• **Raw data**
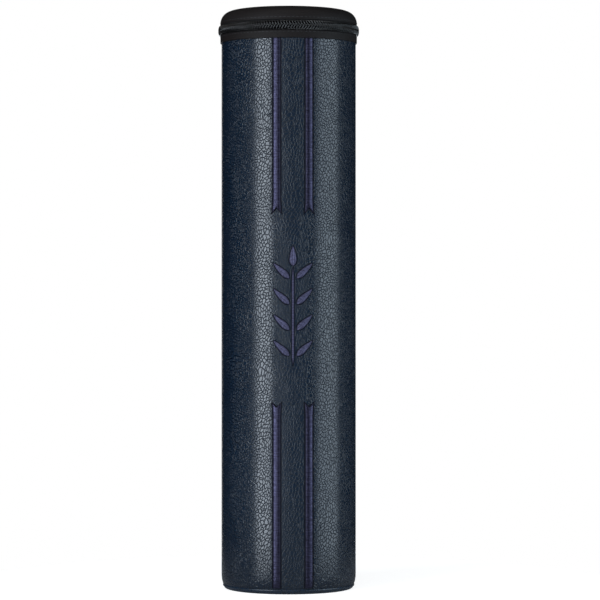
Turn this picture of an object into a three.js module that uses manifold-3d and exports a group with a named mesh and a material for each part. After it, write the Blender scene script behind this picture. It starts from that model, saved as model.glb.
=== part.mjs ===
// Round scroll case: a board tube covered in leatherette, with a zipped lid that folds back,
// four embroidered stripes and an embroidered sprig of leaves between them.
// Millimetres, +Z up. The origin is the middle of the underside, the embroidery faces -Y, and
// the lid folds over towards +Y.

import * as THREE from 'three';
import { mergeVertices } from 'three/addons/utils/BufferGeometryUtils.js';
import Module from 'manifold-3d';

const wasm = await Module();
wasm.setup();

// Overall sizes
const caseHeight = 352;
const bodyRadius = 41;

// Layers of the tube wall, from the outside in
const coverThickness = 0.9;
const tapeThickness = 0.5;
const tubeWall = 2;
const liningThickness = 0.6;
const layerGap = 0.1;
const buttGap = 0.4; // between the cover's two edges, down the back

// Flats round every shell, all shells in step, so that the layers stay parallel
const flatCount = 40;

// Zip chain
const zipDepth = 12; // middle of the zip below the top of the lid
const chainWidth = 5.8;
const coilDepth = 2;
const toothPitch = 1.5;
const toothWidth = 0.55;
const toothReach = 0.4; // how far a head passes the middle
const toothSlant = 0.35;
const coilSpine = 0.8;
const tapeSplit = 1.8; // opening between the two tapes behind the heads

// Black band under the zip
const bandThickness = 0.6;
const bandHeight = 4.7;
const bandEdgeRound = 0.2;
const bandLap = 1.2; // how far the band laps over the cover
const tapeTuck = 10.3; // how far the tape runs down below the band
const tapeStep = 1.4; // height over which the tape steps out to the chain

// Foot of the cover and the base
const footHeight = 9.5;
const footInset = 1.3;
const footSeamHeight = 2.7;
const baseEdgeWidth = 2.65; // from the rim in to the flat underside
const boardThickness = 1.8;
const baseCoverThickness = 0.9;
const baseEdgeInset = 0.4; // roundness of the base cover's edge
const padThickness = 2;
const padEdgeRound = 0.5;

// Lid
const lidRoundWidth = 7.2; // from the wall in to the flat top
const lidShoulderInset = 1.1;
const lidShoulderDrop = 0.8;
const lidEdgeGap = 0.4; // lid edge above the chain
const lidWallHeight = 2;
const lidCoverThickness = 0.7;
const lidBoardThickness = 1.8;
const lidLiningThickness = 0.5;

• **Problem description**
Please write out exactly the lines from the start of the data through the line that contains "const tapeSplit = 1.8;", both ends included, and nothing else.

• **Solution for this exercise**
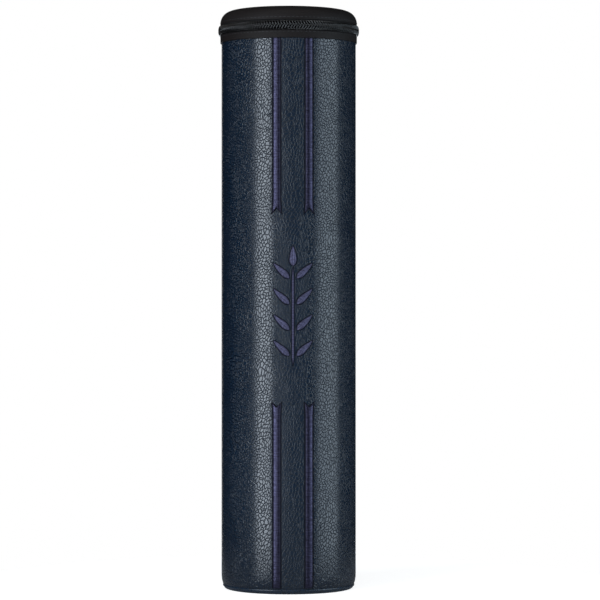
Turn this picture of an object into a three.js module that uses manifold-3d and exports a group with a named mesh and a material for each part. After it, write the Blender scene script behind this picture. It starts from that model, saved as model.glb.
=== part.mjs ===
// Round scroll case: a board tube covered in leatherette, with a zipped lid that folds back,
// four embroidered stripes and an embroidered sprig of leaves between them.
// Millimetres, +Z up. The origin is the middle of the underside, the embroidery faces -Y, and
// the lid folds over towards +Y.

import * as THREE from 'three';
import { mergeVertices } from 'three/addons/utils/BufferGeometryUtils.js';
import Module from 'manifold-3d';

const wasm = await Module();
wasm.setup();

// Overall sizes
const caseHeight = 352;
const bodyRadius = 41;

// Layers of the tube wall, from the outside in
const coverThickness = 0.9;
const tapeThickness = 0.5;
const tubeWall = 2;
const liningThickness = 0.6;
const layerGap = 0.1;
const buttGap = 0.4; // between the cover's two edges, down the back

// Flats round every shell, all shells in step, so that the layers stay parallel
const flatCount = 40;

// Zip chain
const zipDepth = 12; // middle of the zip below the top of the lid
const chainWidth = 5.8;
const coilDepth = 2;
const toothPitch = 1.5;
const toothWidth = 0.55;
const toothReach = 0.4; // how far a head passes the middle
const toothSlant = 0.35;
const coilSpine = 0.8;
const tapeSplit = 1.8; // opening between the two tapes behind the heads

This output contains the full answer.